● Given exercise: Which lines run from the first one up to and including the one with "obj.data.transform(obj.matrix_world)"? Print exactly those.

● Source data:

▬▬▬▬▬▬▬▬▬▬

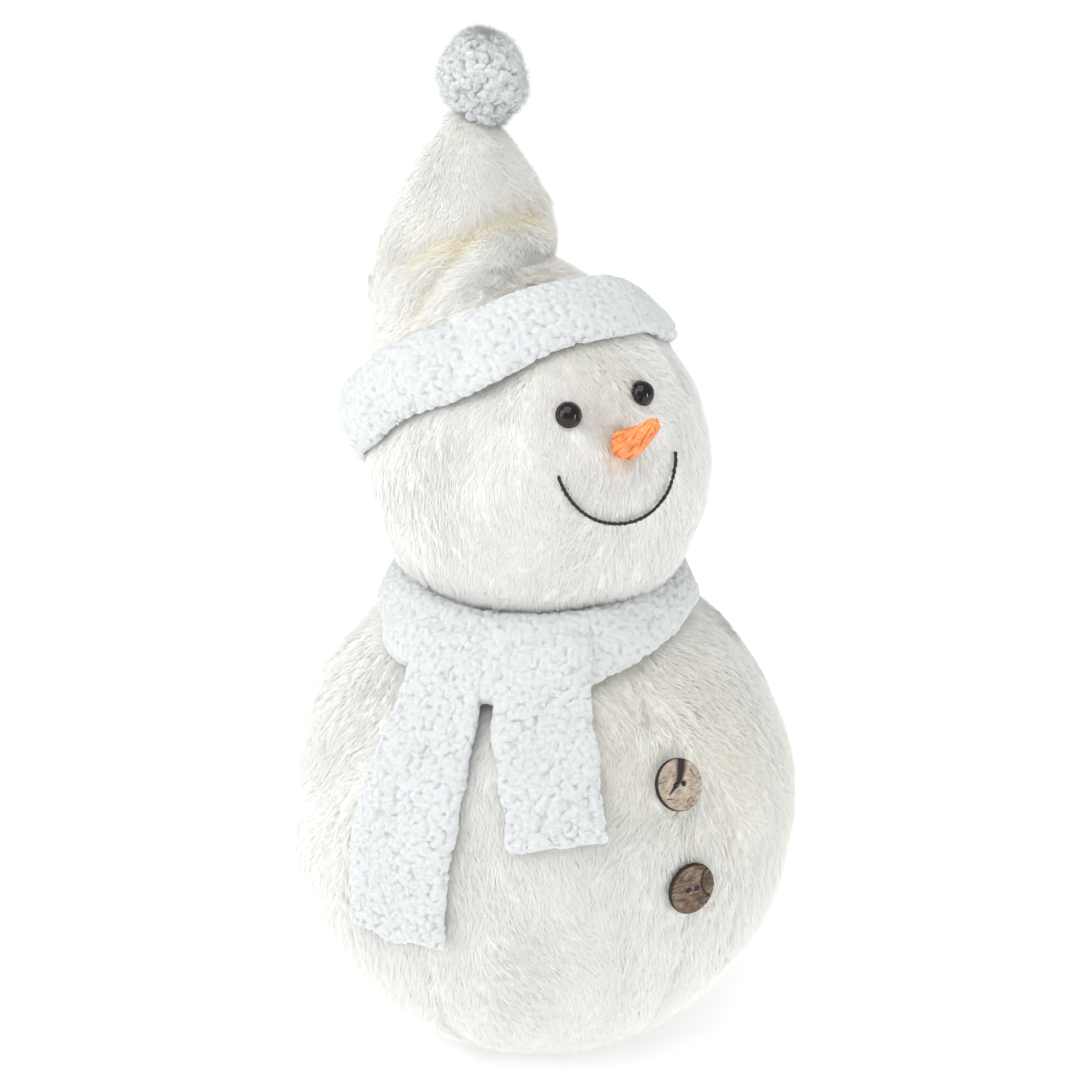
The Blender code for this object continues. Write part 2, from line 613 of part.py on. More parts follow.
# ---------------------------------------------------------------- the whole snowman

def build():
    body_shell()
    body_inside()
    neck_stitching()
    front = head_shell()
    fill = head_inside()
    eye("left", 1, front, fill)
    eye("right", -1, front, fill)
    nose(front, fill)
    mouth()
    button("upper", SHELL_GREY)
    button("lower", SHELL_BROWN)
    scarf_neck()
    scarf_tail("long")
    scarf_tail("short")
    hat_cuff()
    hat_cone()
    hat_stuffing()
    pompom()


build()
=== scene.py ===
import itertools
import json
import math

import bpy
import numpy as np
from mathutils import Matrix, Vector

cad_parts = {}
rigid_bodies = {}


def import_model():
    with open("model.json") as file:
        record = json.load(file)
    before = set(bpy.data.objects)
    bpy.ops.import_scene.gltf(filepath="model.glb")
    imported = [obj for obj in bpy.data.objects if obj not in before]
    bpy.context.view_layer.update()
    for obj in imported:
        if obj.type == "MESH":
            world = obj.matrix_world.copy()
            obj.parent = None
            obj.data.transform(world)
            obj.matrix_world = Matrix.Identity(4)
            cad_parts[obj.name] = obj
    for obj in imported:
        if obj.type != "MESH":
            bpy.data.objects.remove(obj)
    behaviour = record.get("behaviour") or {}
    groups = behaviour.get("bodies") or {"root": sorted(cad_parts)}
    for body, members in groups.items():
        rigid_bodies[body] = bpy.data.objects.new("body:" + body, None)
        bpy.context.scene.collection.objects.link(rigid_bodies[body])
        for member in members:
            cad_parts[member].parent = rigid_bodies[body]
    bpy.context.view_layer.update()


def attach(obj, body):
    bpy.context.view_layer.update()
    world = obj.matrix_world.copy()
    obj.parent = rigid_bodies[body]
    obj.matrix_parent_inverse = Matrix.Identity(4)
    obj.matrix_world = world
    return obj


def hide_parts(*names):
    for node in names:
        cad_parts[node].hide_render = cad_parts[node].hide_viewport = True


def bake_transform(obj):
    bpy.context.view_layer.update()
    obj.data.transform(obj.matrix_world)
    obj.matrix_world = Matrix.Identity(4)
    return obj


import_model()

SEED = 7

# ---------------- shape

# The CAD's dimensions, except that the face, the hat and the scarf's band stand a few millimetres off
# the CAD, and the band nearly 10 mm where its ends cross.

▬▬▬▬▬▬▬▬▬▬

● Answer to the problem:
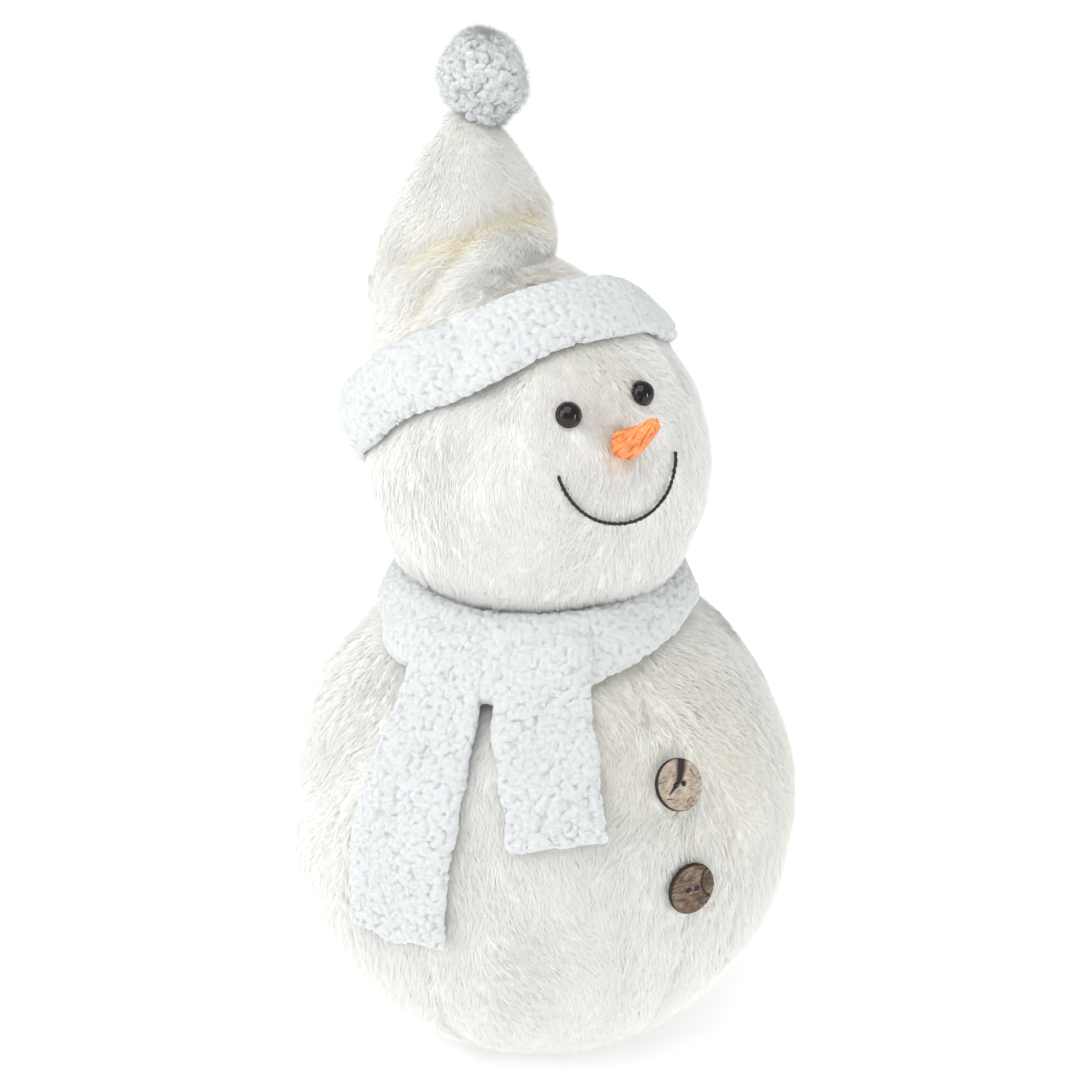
The Blender code for this object continues. Write part 2, from line 613 of part.py on. More parts follow.
# ---------------------------------------------------------------- the whole snowman

def build():
    body_shell()
    body_inside()
    neck_stitching()
    front = head_shell()
    fill = head_inside()
    eye("left", 1, front, fill)
    eye("right", -1, front, fill)
    nose(front, fill)
    mouth()
    button("upper", SHELL_GREY)
    button("lower", SHELL_BROWN)
    scarf_neck()
    scarf_tail("long")
    scarf_tail("short")
    hat_cuff()
    hat_cone()
    hat_stuffing()
    pompom()


build()
=== scene.py ===
import itertools
import json
import math

import bpy
import numpy as np
from mathutils import Matrix, Vector

cad_parts = {}
rigid_bodies = {}


def import_model():
    with open("model.json") as file:
        record = json.load(file)
    before = set(bpy.data.objects)
    bpy.ops.import_scene.gltf(filepath="model.glb")
    imported = [obj for obj in bpy.data.objects if obj not in before]
    bpy.context.view_layer.update()
    for obj in imported:
        if obj.type == "MESH":
            world = obj.matrix_world.copy()
            obj.parent = None
            obj.data.transform(world)
            obj.matrix_world = Matrix.Identity(4)
            cad_parts[obj.name] = obj
    for obj in imported:
        if obj.type != "MESH":
            bpy.data.objects.remove(obj)
    behaviour = record.get("behaviour") or {}
    groups = behaviour.get("bodies") or {"root": sorted(cad_parts)}
    for body, members in groups.items():
        rigid_bodies[body] = bpy.data.objects.new("body:" + body, None)
        bpy.context.scene.collection.objects.link(rigid_bodies[body])
        for member in members:
            cad_parts[member].parent = rigid_bodies[body]
    bpy.context.view_layer.update()


def attach(obj, body):
    bpy.context.view_layer.update()
    world = obj.matrix_world.copy()
    obj.parent = rigid_bodies[body]
    obj.matrix_parent_inverse = Matrix.Identity(4)
    obj.matrix_world = world
    return obj


def hide_parts(*names):
    for node in names:
        cad_parts[node].hide_render = cad_parts[node].hide_viewport = True


def bake_transform(obj):
    bpy.context.view_layer.update()
    obj.data.transform(obj.matrix_world)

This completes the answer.